WRITTEN PROBLEM: Keep only the lines from the top of the listing through the one with "roof. +Z is up.", and reproduce them unaltered.

● ● ●

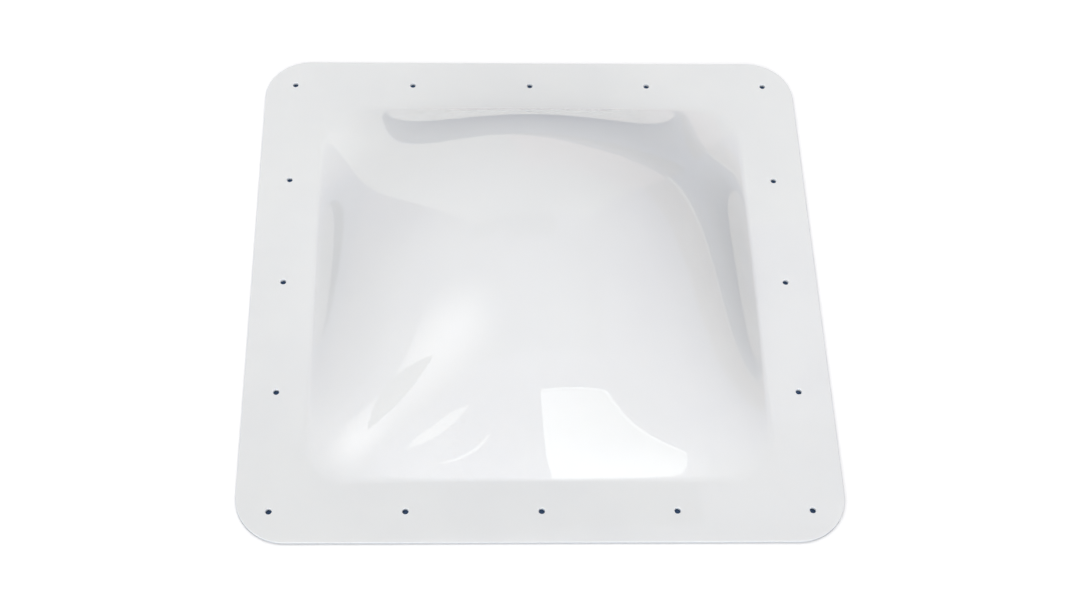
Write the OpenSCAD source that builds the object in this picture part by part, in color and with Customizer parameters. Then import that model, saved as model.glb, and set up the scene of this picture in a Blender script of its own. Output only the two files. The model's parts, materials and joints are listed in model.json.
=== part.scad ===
// One-piece roof vent dome: a flat square flange with a free-blown dome inside it,
// formed from a single sheet and drilled round the flange for its fixing screws.
// Origin: centre of the flange underside, the face that sits on the roof. +Z is up.

/* [Flange] */
// Width of the square flange across its flats
flange_w = 457.2; // [430:0.1:520]
// Radius of the flange's outer corners
flange_corner_r = 38.1; // [10:0.1:60]
// Thickness of the sheet where it stays flat
sheet_t = 3.2; // [2:0.1:5]

/* [Dome] */
// Width of the dome across the straight creases at its foot
dome_w = 355.6; // [300:0.1:370]
// Radius of the dome's corners at its foot
dome_corner_r = 36; // [25:0.5:60]
// Rise of the crown above the top of the flange
dome_rise = 95.6; // [60:0.1:110]
// Thickness at the crown, where the blown sheet is stretched thinnest
crown_t = 2.4; // [1.5:0.1:3]
// Height above the flange at which the wall starts to turn into the flange
foot_h = 1.4; // [1:0.1:3]

/* [Fixing holes] */
// Diameter of each fixing hole
hole_d = 4.8; // [3:0.1:8]
// Distance from the flange edge to the line of hole centres
hole_inset = 25.4; // [18:0.1:30]
// Holes along each side, counting both corner holes
holes_per_side = 5; // [2:1:9]

/* [Hidden] */

$fn = 72;
EPS = 0.01;
OPAL = [0.93, 0.945, 0.95];

// The flange and its holes.
hole_reach = flange_w / 2 - hole_inset;
hole_pitch = 2 * hole_reach / (holes_per_side - 1);

// The dome's foot is a square with round corners.
half_w = dome_w / 2;
corner_c = half_w - dome_corner_r;

// How finely the blown skin is divided.
SIDE_STEPS = 9;
CORNER_STEPS = 9;
RINGS = 16;
FOOT_RINGS = 4;
HARMONICS = 16;
SAMPLES = 180;

// The skin's profile from the crown (s = 0) to the foot (s = 1): a flattened paraboloid whose
// wall eases off again just above the foot.
SHOULDER = 0.15;
EASE = 0.36;
function rise_at(s) = dome_rise * (1 - s * s) * (1 - SHOULDER * s * s - EASE * pow(s, 12));
function thickness_at(s) = crown_t + (sheet_t - crown_t) * s * s;

// Distance from the centre to the foot outline, in the direction th.
function folded(th) = abs((th + 405) % 90 - 45);
function corner_reach(b) = b + sqrt(b * b - 2 * corner_c * corner_c + dome_corner_r * dome_corner_r);
function foot_reach(th) =
    let (a = folded(th))
    half_w * tan(a) <= corner_c ? half_w / cos(a) : corner_reach(corner_c * (cos(a) + sin(a)));

// A blown skin's contours lose their corners on the way up, a little faster than a harmonic
// function does: the k-th ripple of the foot outline has faded by s^4.8k on the contour at s.
FADE = 4.8;
function ripple(k) =
    let (n = [for (i = [0 : SAMPLES - 1]) (i + 0.5) * 45 / SAMPLES])
    let (terms = [for (th = n) foot_reach(th) * cos(4 * k * th)])
    (k == 0 ? 1 : 2) * sum(terms) / SAMPLES;
function sum(v) = v * [for (i = v) 1];
RIPPLES = [for (k = [0 : HARMONICS]) ripple(k)];
function reach_at(s, th) =
    s * sum([for (k = [0 : HARMONICS]) RIPPLES[k] * pow(s, FADE * k) * cos(4 * k * th)]);

// A point of the outer skin, and the outward normal there.
function skin(s, th) =
    let (r = reach_at(s, th))
    [r * cos(th), r * sin(th), sheet_t + rise_at(s)];
function unit(v) = v / norm(v);
function skin_normal(s, th) =
    unit(cross(skin(s + EPS, th) - skin(s - EPS, th), skin(s, th + EPS) - skin(s, th - EPS)));

// The directions in which the foot outline is divided: even steps along its sides and round
// its corners.
function side_th(i) = atan((2 * i / SIDE_STEPS - 1) * corner_c / half_w);
function corner_th(i) =
    let (a = i * 90 / CORNER_STEPS)
    atan2(corner_c + dome_corner_r * sin(a), corner_c + dome_corner_r * cos(a));
THETAS = [
    for (q = [0 : 3])
        each concat(
            [for (i = [0 : SIDE_STEPS - 1]) 90 * q + side_th(i)],
            [for (i = [0 : CORNER_STEPS - 1]) 90 * q + corner_th(i)]
        )
];

// Near its foot the wall turns into the flange along an arc that meets both smoothly.
foot_s = foot_start(1);
function foot_start(s) = rise_at(s) >= foot_h ? s : foot_start(s - 0.0005);
function level(s) = unit([s[0], s[1], 0]);
function foot_turn(n) = acos(n[2]);
function foot_r(n) = rise_at(foot_s) / (1 - cos(foot_turn(n)));

// The skin's outer points with their normals, ring by ring from the crown to the flange.
function wall_ring(i) =
    let (s = foot_s * sin(90 * i / RINGS) * (0.6 + 0.4 * i / RINGS))
    [for (th = THETAS) [skin(s, th), skin_normal(s, th), thickness_at(s)]];
function foot_ring(i) =
    [for (th = THETAS)
        let (n = skin_normal(foot_s, th))
        let (a = foot_turn(n) * (1 - i / FOOT_RINGS))
        let (out = foot_r(n) * (sin(foot_turn(n)) - sin(a)))
        let (p = skin(foot_s, th) + level(n) * out)
        [
            [p[0], p[1], sheet_t + foot_r(n) * (1 - cos(a))],
            level(n) * sin(a) + [0, 0, cos(a)],
            sheet_t
        ]];
SECTION = concat([for (i = [1 : RINGS]) wall_ring(i)], [for (i = [1 : FOOT_RINGS]) foot_ring(i)]);
RIM = [for (p = SECTION[len(SECTION) - 1]) [p[0][0], p[0][1]]];

// A square with round corners, centred on the origin.
module rounded_square(w, r) {
    square([w, w - 2 * r], center = true);
    square([w - 2 * r, w], center = true);
    for (x = [-1, 1], y = [-1, 1])
        translate([x, y] * (w / 2 - r))
            circle(r);
}

// The fixing holes stand on the outline of a square, evenly spaced.
module fixing_holes() {
    for (i = [0 : holes_per_side - 1], j = [0 : holes_per_side - 1])
        if (i % (holes_per_side - 1) == 0 || j % (holes_per_side - 1) == 0)
            translate([i * hole_pitch - hole_reach, j * hole_pitch - hole_reach, -1])
                cylinder(d = hole_d, h = sheet_t + 2);
}

// The flat flange, open where the skin leaves it.
module flange() {
    difference() {
        linear_extrude(sheet_t)
            difference() {
                rounded_square(flange_w, flange_corner_r);
                polygon(RIM);
            }
        fixing_holes();
    }
}

// The blown skin as one closed shell: outer rings, then inner rings, then the two crowns.
module blown_skin() {
    n = len(THETAS);
    m = len(SECTION);
    outer = [for (ring = SECTION) each [for (p = ring) p[0]]];
    inner = [for (ring = SECTION) each [for (p = ring) p[0] - p[1] * p[2]]];
    crowns = [skin(0, 0), skin(0, 0) - [0, 0, crown_t]];
    top = 2 * n * m;
    strip = [for (i = [0 : m - 2], j = [0 : n - 1]) [i * n + j, i * n + (j + 1) % n]];
    polyhedron(
        points = concat(outer, inner, crowns),
        faces = concat(
            [for (e = strip) each [[e[0], e[1], e[1] + n], [e[0], e[1] + n, e[0] + n]]],
            [for (e = strip) each [[e[0], e[1] + n, e[1]] + [1, 1, 1] * n * m,
                                   [e[0], e[0] + n, e[1] + n] + [1, 1, 1] * n * m]],
            [for (j = [0 : n - 1]) [top, (j + 1) % n, j]],
            [for (j = [0 : n - 1]) [top + 1, n * m + j, n * m + (j + 1) % n]],
            [for (j = [0 : n - 1])
                let (a = n * (m - 1) + j)
                let (b = n * (m - 1) + (j + 1) % n)
                each [[a, b, b + n * m], [a, b + n * m, a + n * m]]]
        )
    );
}

module vent_dome() {
    color(OPAL)
        union() {
            flange();
            blown_skin();
        }
}

vent_dome();
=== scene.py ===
"""A one-piece opal roof dome: a flat drilled flange with a blown dome inside it, on a pale floor."""

import json
import math

import bmesh
import bpy
import numpy as np
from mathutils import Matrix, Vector
from mathutils.geometry import delaunay_2d_cdt


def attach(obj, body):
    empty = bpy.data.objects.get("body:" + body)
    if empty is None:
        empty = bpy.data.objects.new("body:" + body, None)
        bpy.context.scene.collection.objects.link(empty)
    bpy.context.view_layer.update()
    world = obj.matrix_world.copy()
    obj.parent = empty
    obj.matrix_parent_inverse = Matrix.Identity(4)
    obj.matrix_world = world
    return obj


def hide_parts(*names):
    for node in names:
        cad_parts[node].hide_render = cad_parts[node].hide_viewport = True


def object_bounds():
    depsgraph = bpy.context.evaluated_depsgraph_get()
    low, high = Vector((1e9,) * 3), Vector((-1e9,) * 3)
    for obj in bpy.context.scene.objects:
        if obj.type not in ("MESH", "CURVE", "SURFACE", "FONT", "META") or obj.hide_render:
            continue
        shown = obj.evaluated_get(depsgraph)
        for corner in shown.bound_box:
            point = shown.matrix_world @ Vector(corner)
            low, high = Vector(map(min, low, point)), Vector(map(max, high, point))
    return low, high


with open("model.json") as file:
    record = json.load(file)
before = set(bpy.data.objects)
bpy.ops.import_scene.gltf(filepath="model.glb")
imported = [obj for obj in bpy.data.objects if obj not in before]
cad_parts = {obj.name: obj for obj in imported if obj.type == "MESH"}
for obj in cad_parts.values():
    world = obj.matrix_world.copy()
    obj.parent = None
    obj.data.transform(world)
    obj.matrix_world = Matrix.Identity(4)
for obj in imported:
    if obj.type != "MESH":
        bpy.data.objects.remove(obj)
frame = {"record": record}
cad_low, cad_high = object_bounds()

MM = 0.001
TAU = 2 * math.pi

# The moulding's sizes, in metres, as its CAD solid has them.
SHEET_T = 3.2 * MM
CROWN_T = 2.4 * MM
DOME_HALF = 177.8 * MM
DOME_CORNER_R = 36 * MM
FLANGE_CORNER_R = 38.1 * MM
FOOT_H = 1.4 * MM
FLANGE_HALF = cad_high.x
RISE = cad_high.z - SHEET_T
SHOULDER = 0.15
EASE = 0.36
FADE = 4.8

# How the visual mesh is divided. The skin's rings crowd towards the foot.
SIDE_STEPS = 34
CORNER_STEPS = 30
RINGS = 76
CROWDING = 0.4
FOOT_RINGS = 12
HARMONICS = 16
OUTLINE_SIDE_STEPS = 55
OUTLINE_CORNER_STEPS = 30
HOLE_STEPS = 40
GRID = 6 * MM
GRID_MARGIN = 2.6 * MM

# How the cut edges are dressed: the outer edge's radius, the break at the holes' edges, and the
# narrow band of faces beside each.
EDGE_R = 0.5 * MM
HOLE_BREAK = 0.25 * MM
SUPPORT = 0.35 * MM

# How much the holes' broken edges show as cut, from 0 to 1, and how far in from the outer edge
# its rounding still looks like sheet.
BROKEN_EDGE_CUT = 0.4
UNCUT_INSET = 0.7 * EDGE_R

# How far the flange lifts from flat, in millimetres: in waves, and at its corners.
WAVE_LIFT = 0.12
CORNER_LIFT = 0.35


def unit(v):
    return v / np.linalg.norm(v, axis=-1, keepdims=True)


def rotated(p, a):
    return (p[0] * math.cos(a) - p[1] * math.sin(a), p[0] * math.sin(a) + p[1] * math.cos(a))


def lifted(xy, z):
    return [(p[0], p[1], z) for p in xy]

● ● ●

TASK RESULT:
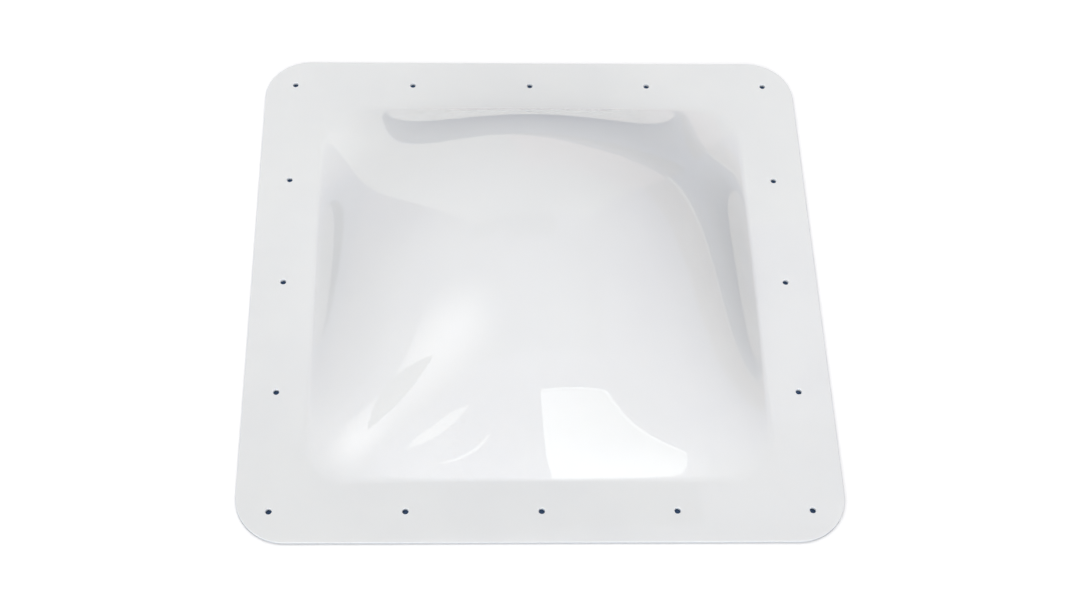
Write the OpenSCAD source that builds the object in this picture part by part, in color and with Customizer parameters. Then import that model, saved as model.glb, and set up the scene of this picture in a Blender script of its own. Output only the two files. The model's parts, materials and joints are listed in model.json.
=== part.scad ===
// One-piece roof vent dome: a flat square flange with a free-blown dome inside it,
// formed from a single sheet and drilled round the flange for its fixing screws.
// Origin: centre of the flange underside, the face that sits on the roof. +Z is up.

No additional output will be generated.